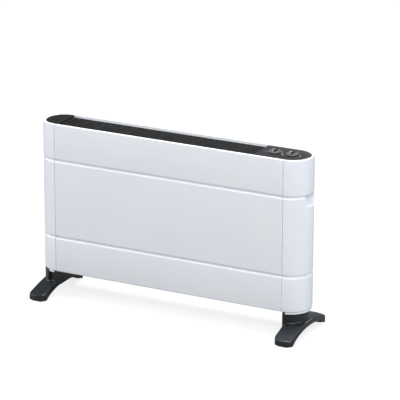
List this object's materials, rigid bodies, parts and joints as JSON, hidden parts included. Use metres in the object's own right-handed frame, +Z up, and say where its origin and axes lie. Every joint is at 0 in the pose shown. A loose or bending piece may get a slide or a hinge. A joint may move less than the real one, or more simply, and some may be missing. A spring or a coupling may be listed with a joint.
{
  "type": "panel convector heater",
  "caption": "Panel convector heater with round ends, grooved white casing, recessed slatted top outlet, rotary thermostat and heat selector, wall hangers and arched feet.",
  "frame": {"origin": "on the floor, below the middle of the casing", "axes": "+X along the casing towards the controls, +Y towards the wall behind, +Z up; the front faces -Y"},
  "size_m": [0.727, 0.2118, 0.4573],
  "materials": {
    "white_enamel": "smooth white powder coat, satin",
    "white_plastic": "smooth white moulding, satin",
    "black_plastic": "fine-grained black moulding",
    "grey_plastic": "dark grey matt control panel",
    "foot_plastic": "dark charcoal satin moulding",
    "rubber": "black rubber",
    "aluminium": "extruded, as drawn",
    "galvanised": "zinc-coated sheet",
    "steel": "bright steel",
    "ceramic": "unglazed steatite ceramic",
    "moulded_brown": "brown phenolic moulding",
    "lead_red": "silicone insulation",
    "lead_blue": "silicone insulation"
  },
  "bodies": {
    "heater_body": {"control_bracket": "galvanised", "control_panel": "grey_plastic", "cord_gland": "black_plastic", "front_heat_shield": "galvanised", "front_panel": "white_enamel", "inlet_grille": "black_plastic", "left_cap_base": "white_plastic", "left_cap_screw_1": "steel", "left_cap_screw_2": "steel", "left_end_cap": "white_plastic", "left_end_frame": "galvanised", "left_foot": "foot_plastic", "left_front_foot_screw": "steel", "left_front_pad": "rubber", "left_hanger_screw_1": "steel", "left_hanger_screw_2": "steel", "left_rear_foot_screw": "steel", "left_rear_pad": "rubber", "left_top_plate": "black_plastic", "left_wall_hanger": "galvanised", "live_lead": "lead_red", "lower_element_fins": "aluminium", "lower_element_lead": "lead_blue", "lower_element_sheath": "steel", "lower_left_bush": "ceramic", "lower_right_bush": "ceramic", "outlet_grille": "black_plastic", "rear_heat_shield": "galvanised", "rear_panel": "white_enamel", "right_cap_base": "white_plastic", "right_cap_screw_1": "steel", "right_cap_screw_2": "steel", "right_end_cap": "white_plastic", "right_end_frame": "galvanised", "right_foot": "foot_plastic", "right_front_foot_screw": "steel", "right_front_pad": "rubber", "right_hanger_screw_1": "steel", "right_hanger_screw_2": "steel", "right_rear_foot_screw": "steel", "right_rear_pad": "rubber", "right_wall_hanger": "galvanised", "selector_body": "moulded_brown", "switch_lead": "lead_red", "terminal_block": "white_plastic", "thermal_cutout": "ceramic", "thermostat_body": "moulded_brown", "upper_element_fins": "aluminium", "upper_element_lead": "lead_blue", "upper_element_sheath": "steel", "upper_left_bush": "ceramic", "upper_right_bush": "ceramic"},
    "thermostat_dial": {"thermostat_knob": "black_plastic", "thermostat_shaft": "steel"},
    "selector_dial": {"selector_knob": "black_plastic", "selector_shaft": "steel"}
  },
  "joints": [
    {"name": "thermostat_turn", "type": "hinge", "parent": "heater_body", "child": "thermostat_dial", "pos_m": [0.263, 0, 0.4483], "axis": [0, 0, -1], "range_deg": [-135, 135]},
    {"name": "selector_turn", "type": "hinge", "parent": "heater_body", "child": "selector_dial", "pos_m": [0.308, 0, 0.4483], "axis": [0, 0, -1], "range_deg": [-120, 120]}
  ]
}
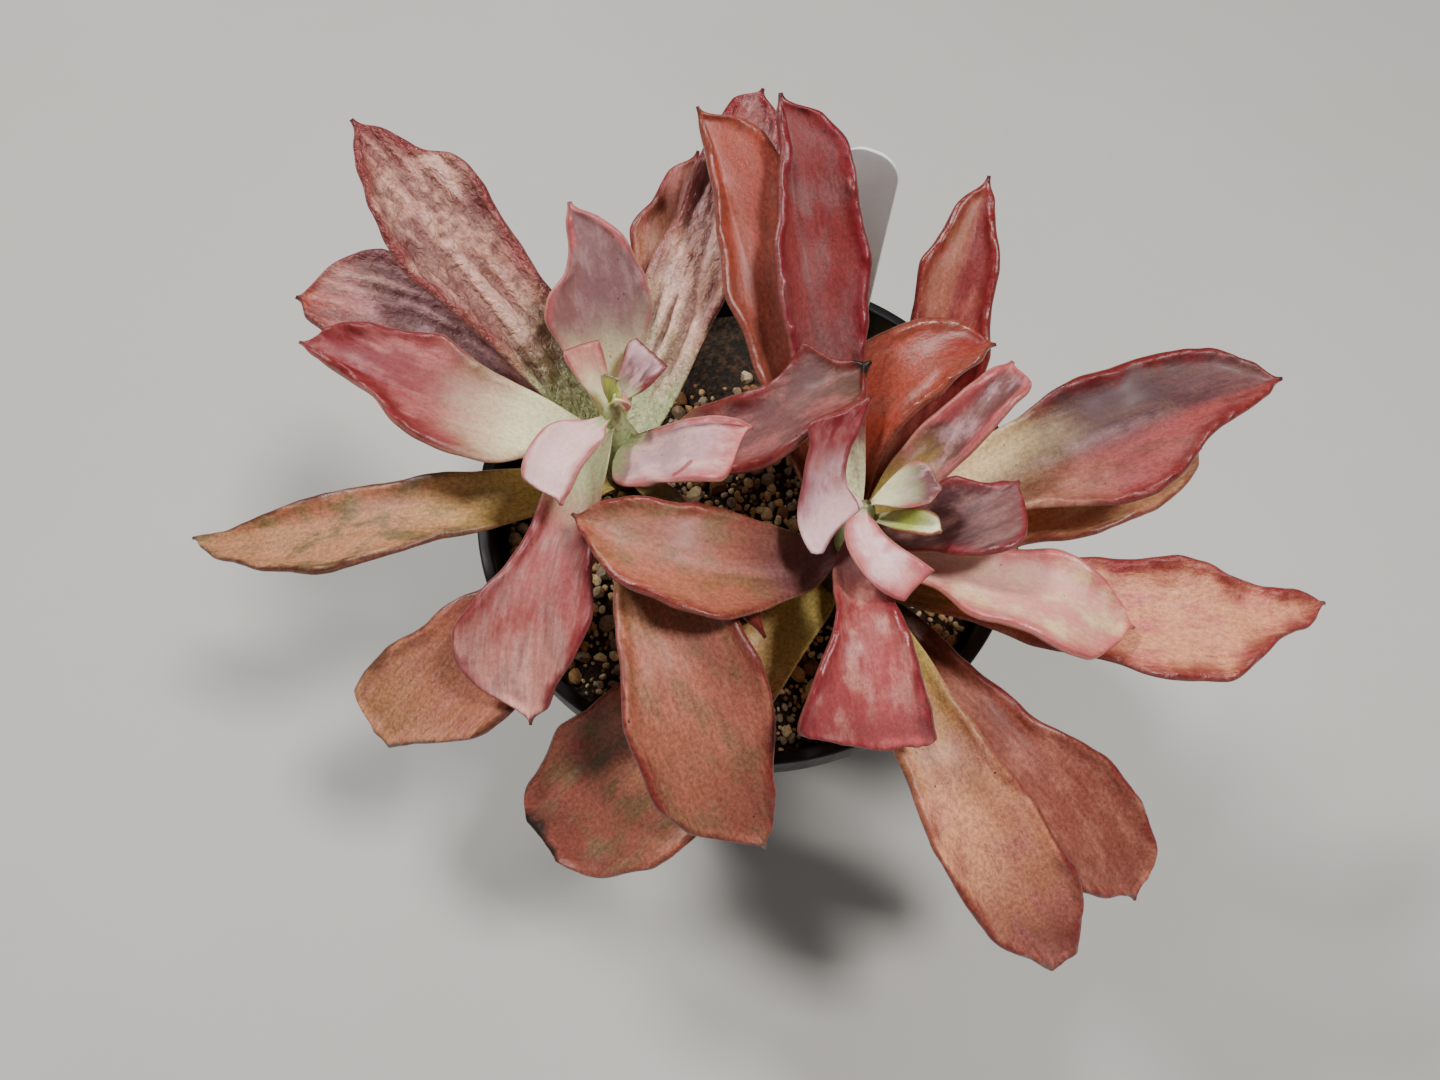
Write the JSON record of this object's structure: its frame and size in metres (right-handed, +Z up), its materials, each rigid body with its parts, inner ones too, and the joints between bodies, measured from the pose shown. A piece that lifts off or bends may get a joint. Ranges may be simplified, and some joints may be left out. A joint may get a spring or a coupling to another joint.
{
  "type": "potted echeveria",
  "caption": "Potted echeveria: two rosettes of thick, waved, rose and bronze leaves on short stems, in a black nursery pot of gritty soil with a blank label.",
  "frame": {"origin": "middle of the pot's flat base", "axes": "+Z up along the pot's axis, +X to the right seen from the front, +Y to the back, where the label stands"},
  "size_m": [0.2841, 0.207, 0.2162],
  "materials": {
    "black_plastic": "black moulded polypropylene, satin",
    "white_plastic": "white plastic strip, satin, blank",
    "gritty_soil": "bark and peat substrate dressed with tan and cream grit, matte",
    "stem": "woody succulent stem with leaf scars, matte",
    "bronze_leaf": "fleshy leaf, waxy, bronze with red margins and a yellow-green foot",
    "rose_leaf": "fleshy leaf, waxy, rose with magenta margins and a cream-green foot",
    "mauve_leaf": "fleshy leaf, waxy, grey mauve with red margins",
    "lilac_leaf": "fleshy leaf, waxy, pale lilac with pink margins",
    "green_leaf": "young fleshy leaf, pale green with a pink edge"
  },
  "bodies": {
    "root": {"pot": "black_plastic", "soil": "gritty_soil", "plant_label": "white_plastic", "left_stem": "stem", "right_stem": "stem", "left_leaf_01": "rose_leaf", "left_leaf_02": "mauve_leaf", "left_leaf_03": "rose_leaf", "left_leaf_04": "bronze_leaf", "left_leaf_05": "mauve_leaf", "left_leaf_06": "rose_leaf", "left_leaf_07": "bronze_leaf", "left_leaf_08": "rose_leaf", "left_leaf_09": "mauve_leaf", "left_leaf_10": "mauve_leaf", "left_leaf_11": "lilac_leaf", "left_leaf_12": "mauve_leaf", "left_leaf_13": "lilac_leaf", "left_leaf_14": "rose_leaf", "left_leaf_15": "mauve_leaf", "left_leaf_16": "green_leaf", "left_leaf_17": "green_leaf", "left_leaf_18": "bronze_leaf", "right_leaf_01": "bronze_leaf", "right_leaf_02": "bronze_leaf", "right_leaf_03": "bronze_leaf", "right_leaf_04": "bronze_leaf", "right_leaf_05": "mauve_leaf", "right_leaf_06": "mauve_leaf", "right_leaf_07": "bronze_leaf", "right_leaf_08": "rose_leaf", "right_leaf_09": "lilac_leaf", "right_leaf_10": "mauve_leaf", "right_leaf_11": "bronze_leaf", "right_leaf_12": "bronze_leaf", "right_leaf_13": "bronze_leaf", "right_leaf_14": "bronze_leaf", "right_leaf_15": "bronze_leaf", "right_leaf_16": "green_leaf", "right_leaf_17": "green_leaf", "right_leaf_18": "rose_leaf", "right_leaf_19": "lilac_leaf"}
  },
  "joints": []
}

**********

Copy each record from above exactly, and include every line.

Task result
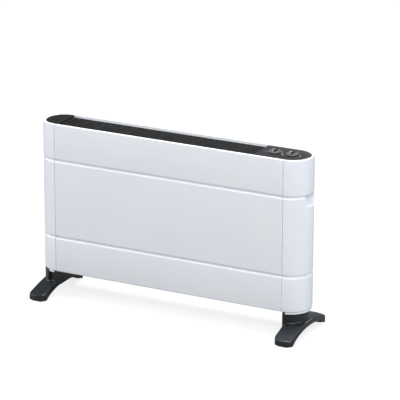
List this object's materials, rigid bodies, parts and joints as JSON, hidden parts included. Use metres in the object's own right-handed frame, +Z up, and say where its origin and axes lie. Every joint is at 0 in the pose shown. A loose or bending piece may get a slide or a hinge. A joint may move less than the real one, or more simply, and some may be missing. A spring or a coupling may be listed with a joint.
{
  "type": "panel convector heater",
  "caption": "Panel convector heater with round ends, grooved white casing, recessed slatted top outlet, rotary thermostat and heat selector, wall hangers and arched feet.",
  "frame": {"origin": "on the floor, below the middle of the casing", "axes": "+X along the casing towards the controls, +Y towards the wall behind, +Z up; the front faces -Y"},
  "size_m": [0.727, 0.2118, 0.4573],
  "materials": {
    "white_enamel": "smooth white powder coat, satin",
    "white_plastic": "smooth white moulding, satin",
    "black_plastic": "fine-grained black moulding",
    "grey_plastic": "dark grey matt control panel",
    "foot_plastic": "dark charcoal satin moulding",
    "rubber": "black rubber",
    "aluminium": "extruded, as drawn",
    "galvanised": "zinc-coated sheet",
    "steel": "bright steel",
    "ceramic": "unglazed steatite ceramic",
    "moulded_brown": "brown phenolic moulding",
    "lead_red": "silicone insulation",
    "lead_blue": "silicone insulation"
  },
  "bodies": {
    "heater_body": {"control_bracket": "galvanised", "control_panel": "grey_plastic", "cord_gland": "black_plastic", "front_heat_shield": "galvanised", "front_panel": "white_enamel", "inlet_grille": "black_plastic", "left_cap_base": "white_plastic", "left_cap_screw_1": "steel", "left_cap_screw_2": "steel", "left_end_cap": "white_plastic", "left_end_frame": "galvanised", "left_foot": "foot_plastic", "left_front_foot_screw": "steel", "left_front_pad": "rubber", "left_hanger_screw_1": "steel", "left_hanger_screw_2": "steel", "left_rear_foot_screw": "steel", "left_rear_pad": "rubber", "left_top_plate": "black_plastic", "left_wall_hanger": "galvanised", "live_lead": "lead_red", "lower_element_fins": "aluminium", "lower_element_lead": "lead_blue", "lower_element_sheath": "steel", "lower_left_bush": "ceramic", "lower_right_bush": "ceramic", "outlet_grille": "black_plastic", "rear_heat_shield": "galvanised", "rear_panel": "white_enamel", "right_cap_base": "white_plastic", "right_cap_screw_1": "steel", "right_cap_screw_2": "steel", "right_end_cap": "white_plastic", "right_end_frame": "galvanised", "right_foot": "foot_plastic", "right_front_foot_screw": "steel", "right_front_pad": "rubber", "right_hanger_screw_1": "steel", "right_hanger_screw_2": "steel", "right_rear_foot_screw": "steel", "right_rear_pad": "rubber", "right_wall_hanger": "galvanised", "selector_body": "moulded_brown", "switch_lead": "lead_red", "terminal_block": "white_plastic", "thermal_cutout": "ceramic", "thermostat_body": "moulded_brown", "upper_element_fins": "aluminium", "upper_element_lead": "lead_blue", "upper_element_sheath": "steel", "upper_left_bush": "ceramic", "upper_right_bush": "ceramic"},
    "thermostat_dial": {"thermostat_knob": "black_plastic", "thermostat_shaft": "steel"},
    "selector_dial": {"selector_knob": "black_plastic", "selector_shaft": "steel"}
  },
  "joints": [
    {"name": "thermostat_turn", "type": "hinge", "parent": "heater_body", "child": "thermostat_dial", "pos_m": [0.263, 0, 0.4483], "axis": [0, 0, -1], "range_deg": [-135, 135]},
    {"name": "selector_turn", "type": "hinge", "parent": "heater_body", "child": "selector_dial", "pos_m": [0.308, 0, 0.4483], "axis": [0, 0, -1], "range_deg": [-120, 120]}
  ]
}
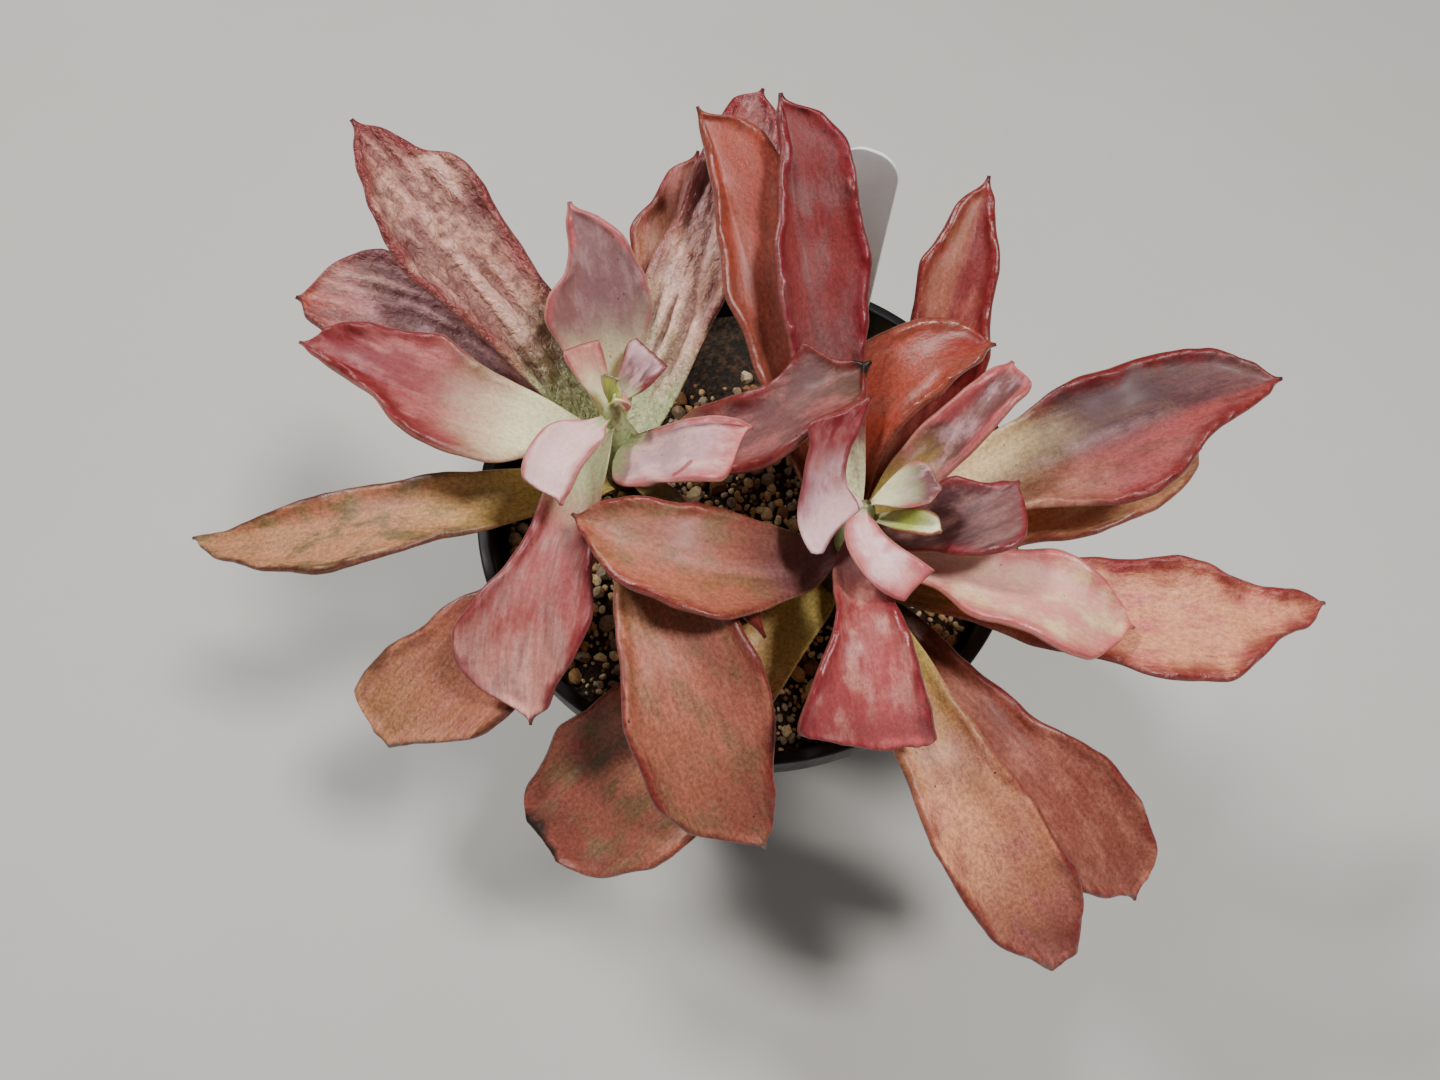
Write the JSON record of this object's structure: its frame and size in metres (right-handed, +Z up), its materials, each rigid body with its parts, inner ones too, and the joints between bodies, measured from the pose shown. A piece that lifts off or bends may get a joint. Ranges may be simplified, and some joints may be left out. A joint may get a spring or a coupling to another joint.
{
  "type": "potted echeveria",
  "caption": "Potted echeveria: two rosettes of thick, waved, rose and bronze leaves on short stems, in a black nursery pot of gritty soil with a blank label.",
  "frame": {"origin": "middle of the pot's flat base", "axes": "+Z up along the pot's axis, +X to the right seen from the front, +Y to the back, where the label stands"},
  "size_m": [0.2841, 0.207, 0.2162],
  "materials": {
    "black_plastic": "black moulded polypropylene, satin",
    "white_plastic": "white plastic strip, satin, blank",
    "gritty_soil": "bark and peat substrate dressed with tan and cream grit, matte",
    "stem": "woody succulent stem with leaf scars, matte",
    "bronze_leaf": "fleshy leaf, waxy, bronze with red margins and a yellow-green foot",
    "rose_leaf": "fleshy leaf, waxy, rose with magenta margins and a cream-green foot",
    "mauve_leaf": "fleshy leaf, waxy, grey mauve with red margins",
    "lilac_leaf": "fleshy leaf, waxy, pale lilac with pink margins",
    "green_leaf": "young fleshy leaf, pale green with a pink edge"
  },
  "bodies": {
    "root": {"pot": "black_plastic", "soil": "gritty_soil", "plant_label": "white_plastic", "left_stem": "stem", "right_stem": "stem", "left_leaf_01": "rose_leaf", "left_leaf_02": "mauve_leaf", "left_leaf_03": "rose_leaf", "left_leaf_04": "bronze_leaf", "left_leaf_05": "mauve_leaf", "left_leaf_06": "rose_leaf", "left_leaf_07": "bronze_leaf", "left_leaf_08": "rose_leaf", "left_leaf_09": "mauve_leaf", "left_leaf_10": "mauve_leaf", "left_leaf_11": "lilac_leaf", "left_leaf_12": "mauve_leaf", "left_leaf_13": "lilac_leaf", "left_leaf_14": "rose_leaf", "left_leaf_15": "mauve_leaf", "left_leaf_16": "green_leaf", "left_leaf_17": "green_leaf", "left_leaf_18": "bronze_leaf", "right_leaf_01": "bronze_leaf", "right_leaf_02": "bronze_leaf", "right_leaf_03": "bronze_leaf", "right_leaf_04": "bronze_leaf", "right_leaf_05": "mauve_leaf", "right_leaf_06": "mauve_leaf", "right_leaf_07": "bronze_leaf", "right_leaf_08": "rose_leaf", "right_leaf_09": "lilac_leaf", "right_leaf_10": "mauve_leaf", "right_leaf_11": "bronze_leaf", "right_leaf_12": "bronze_leaf", "right_leaf_13": "bronze_leaf", "right_leaf_14": "bronze_leaf", "right_leaf_15": "bronze_leaf", "right_leaf_16": "green_leaf", "right_leaf_17": "green_leaf", "right_leaf_18": "rose_leaf", "right_leaf_19": "lilac_leaf"}
  },
  "joints": []
}